• GIVEN TASK: Go through the records and show each line where the word "parts" occurs.

• RECORDS FOR THE EXERCISE:
····················

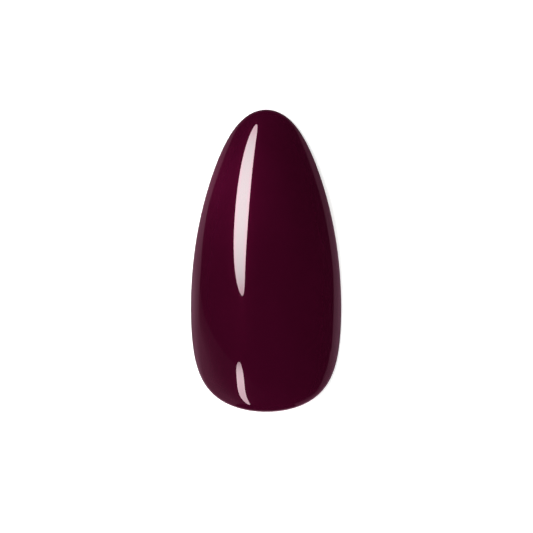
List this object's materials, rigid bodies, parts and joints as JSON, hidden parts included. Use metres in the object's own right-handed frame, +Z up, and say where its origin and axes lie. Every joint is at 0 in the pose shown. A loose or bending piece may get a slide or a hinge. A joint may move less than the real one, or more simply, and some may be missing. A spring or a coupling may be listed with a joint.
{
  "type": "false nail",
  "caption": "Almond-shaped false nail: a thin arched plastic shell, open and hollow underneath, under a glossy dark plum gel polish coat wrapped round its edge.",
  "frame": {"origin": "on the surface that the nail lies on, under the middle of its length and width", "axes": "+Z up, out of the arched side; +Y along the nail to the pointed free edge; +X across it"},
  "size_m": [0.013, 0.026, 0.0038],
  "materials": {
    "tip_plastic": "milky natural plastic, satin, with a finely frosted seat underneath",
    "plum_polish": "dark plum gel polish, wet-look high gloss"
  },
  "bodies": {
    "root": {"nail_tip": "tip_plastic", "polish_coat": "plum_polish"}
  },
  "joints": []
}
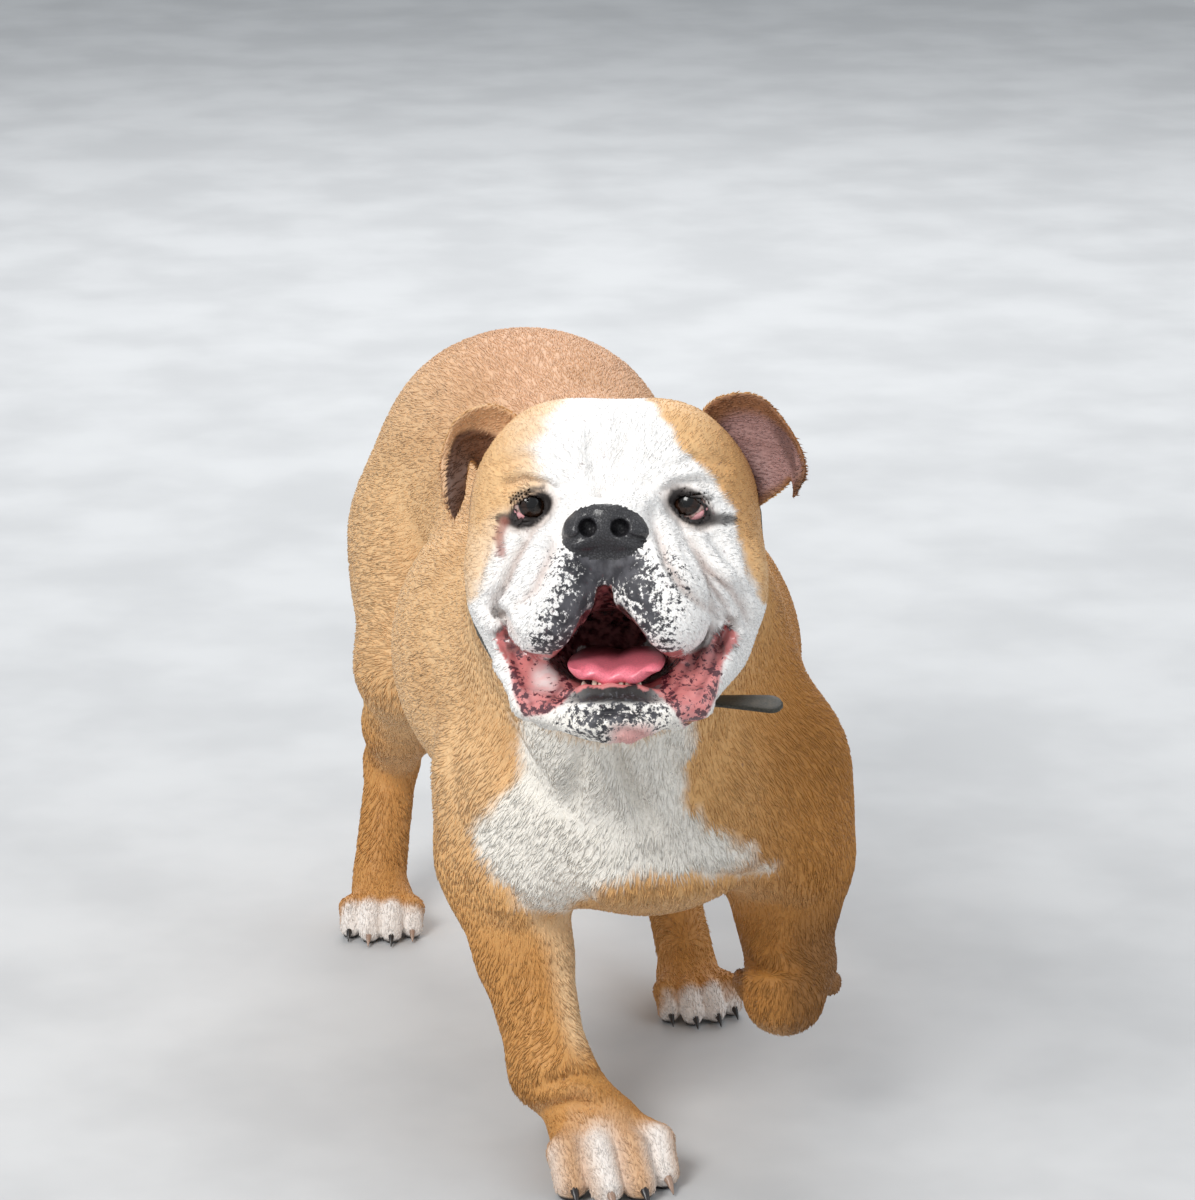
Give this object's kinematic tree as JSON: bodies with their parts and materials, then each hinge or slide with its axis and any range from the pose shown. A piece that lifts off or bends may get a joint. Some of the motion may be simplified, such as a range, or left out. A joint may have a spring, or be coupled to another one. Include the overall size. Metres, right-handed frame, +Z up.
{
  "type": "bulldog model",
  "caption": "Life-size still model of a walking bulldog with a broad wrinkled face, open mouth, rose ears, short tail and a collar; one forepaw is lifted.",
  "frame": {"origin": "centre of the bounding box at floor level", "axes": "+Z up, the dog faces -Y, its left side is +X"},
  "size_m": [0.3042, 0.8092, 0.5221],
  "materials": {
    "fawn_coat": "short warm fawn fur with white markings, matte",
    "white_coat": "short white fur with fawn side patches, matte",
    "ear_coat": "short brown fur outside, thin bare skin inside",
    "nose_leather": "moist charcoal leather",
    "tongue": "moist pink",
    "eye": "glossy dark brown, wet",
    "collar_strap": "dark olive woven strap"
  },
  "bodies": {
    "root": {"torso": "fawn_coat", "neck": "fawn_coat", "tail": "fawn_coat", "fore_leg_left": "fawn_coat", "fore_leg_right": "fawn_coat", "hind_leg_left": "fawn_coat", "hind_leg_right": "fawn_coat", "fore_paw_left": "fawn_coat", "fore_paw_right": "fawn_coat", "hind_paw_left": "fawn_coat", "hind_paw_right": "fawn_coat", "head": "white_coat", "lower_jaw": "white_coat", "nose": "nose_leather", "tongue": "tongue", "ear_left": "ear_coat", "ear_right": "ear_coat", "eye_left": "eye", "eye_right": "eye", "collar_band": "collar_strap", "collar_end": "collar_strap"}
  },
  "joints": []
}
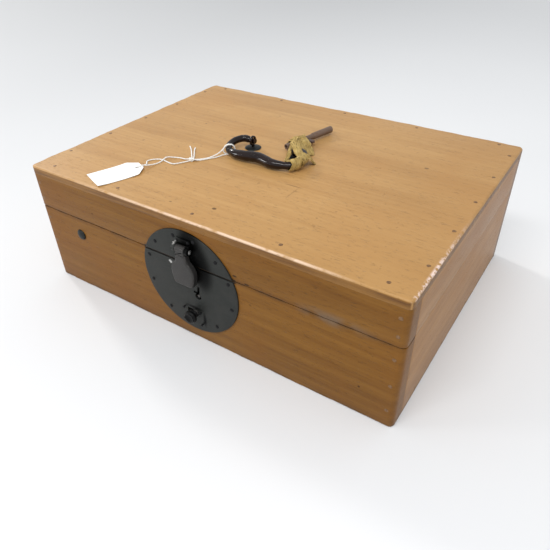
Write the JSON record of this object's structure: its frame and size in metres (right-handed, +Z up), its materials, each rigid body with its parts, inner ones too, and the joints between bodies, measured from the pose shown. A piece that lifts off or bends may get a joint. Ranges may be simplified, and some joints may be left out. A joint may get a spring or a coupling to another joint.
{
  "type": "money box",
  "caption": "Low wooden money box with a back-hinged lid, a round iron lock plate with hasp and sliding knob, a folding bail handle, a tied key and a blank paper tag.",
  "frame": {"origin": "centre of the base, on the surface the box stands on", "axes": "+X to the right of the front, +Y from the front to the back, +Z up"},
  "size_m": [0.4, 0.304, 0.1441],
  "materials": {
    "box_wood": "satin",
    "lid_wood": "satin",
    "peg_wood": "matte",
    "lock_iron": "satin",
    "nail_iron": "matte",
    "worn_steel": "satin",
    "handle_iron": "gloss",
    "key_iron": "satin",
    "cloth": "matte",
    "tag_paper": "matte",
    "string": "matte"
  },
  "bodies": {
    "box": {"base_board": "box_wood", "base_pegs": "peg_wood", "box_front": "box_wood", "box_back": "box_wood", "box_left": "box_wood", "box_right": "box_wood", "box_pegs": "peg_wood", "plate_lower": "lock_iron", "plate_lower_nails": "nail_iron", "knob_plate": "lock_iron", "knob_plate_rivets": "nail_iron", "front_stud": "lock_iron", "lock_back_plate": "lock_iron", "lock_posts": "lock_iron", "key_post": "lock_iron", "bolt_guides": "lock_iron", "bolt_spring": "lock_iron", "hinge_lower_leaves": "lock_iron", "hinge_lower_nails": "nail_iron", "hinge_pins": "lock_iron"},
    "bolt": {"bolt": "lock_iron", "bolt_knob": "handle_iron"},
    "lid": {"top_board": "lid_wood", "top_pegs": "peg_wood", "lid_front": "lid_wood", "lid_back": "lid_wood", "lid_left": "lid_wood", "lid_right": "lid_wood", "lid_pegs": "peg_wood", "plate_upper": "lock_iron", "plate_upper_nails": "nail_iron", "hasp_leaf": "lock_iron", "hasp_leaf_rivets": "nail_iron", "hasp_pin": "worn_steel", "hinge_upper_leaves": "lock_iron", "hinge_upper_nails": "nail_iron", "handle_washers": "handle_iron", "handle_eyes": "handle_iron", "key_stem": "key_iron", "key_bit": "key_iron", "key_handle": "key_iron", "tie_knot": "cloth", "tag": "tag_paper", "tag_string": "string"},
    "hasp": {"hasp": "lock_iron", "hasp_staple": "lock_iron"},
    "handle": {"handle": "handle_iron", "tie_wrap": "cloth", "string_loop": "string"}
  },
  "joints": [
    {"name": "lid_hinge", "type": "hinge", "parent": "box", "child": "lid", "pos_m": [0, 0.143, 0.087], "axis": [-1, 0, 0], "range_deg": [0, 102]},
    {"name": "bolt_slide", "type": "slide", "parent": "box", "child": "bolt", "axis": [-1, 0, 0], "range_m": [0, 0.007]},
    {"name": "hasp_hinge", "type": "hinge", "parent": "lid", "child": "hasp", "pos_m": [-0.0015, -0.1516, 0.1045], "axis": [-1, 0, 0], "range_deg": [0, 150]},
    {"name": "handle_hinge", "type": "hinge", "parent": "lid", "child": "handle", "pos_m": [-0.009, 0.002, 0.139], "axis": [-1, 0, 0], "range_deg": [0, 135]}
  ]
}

····················

• SOLUTION:
List this object's materials, rigid bodies, parts and joints as JSON, hidden parts included. Use metres in the object's own right-handed frame, +Z up, and say where its origin and axes lie. Every joint is at 0 in the pose shown. A loose or bending piece may get a slide or a hinge. A joint may move less than the real one, or more simply, and some may be missing. A spring or a coupling may be listed with a joint.
Give this object's kinematic tree as JSON: bodies with their parts and materials, then each hinge or slide with its axis and any range from the pose shown. A piece that lifts off or bends may get a joint. Some of the motion may be simplified, such as a range, or left out. A joint may have a spring, or be coupled to another one. Include the overall size. Metres, right-handed frame, +Z up.
Write the JSON record of this object's structure: its frame and size in metres (right-handed, +Z up), its materials, each rigid body with its parts, inner ones too, and the joints between bodies, measured from the pose shown. A piece that lifts off or bends may get a joint. Ranges may be simplified, and some joints may be left out. A joint may get a spring or a coupling to another joint.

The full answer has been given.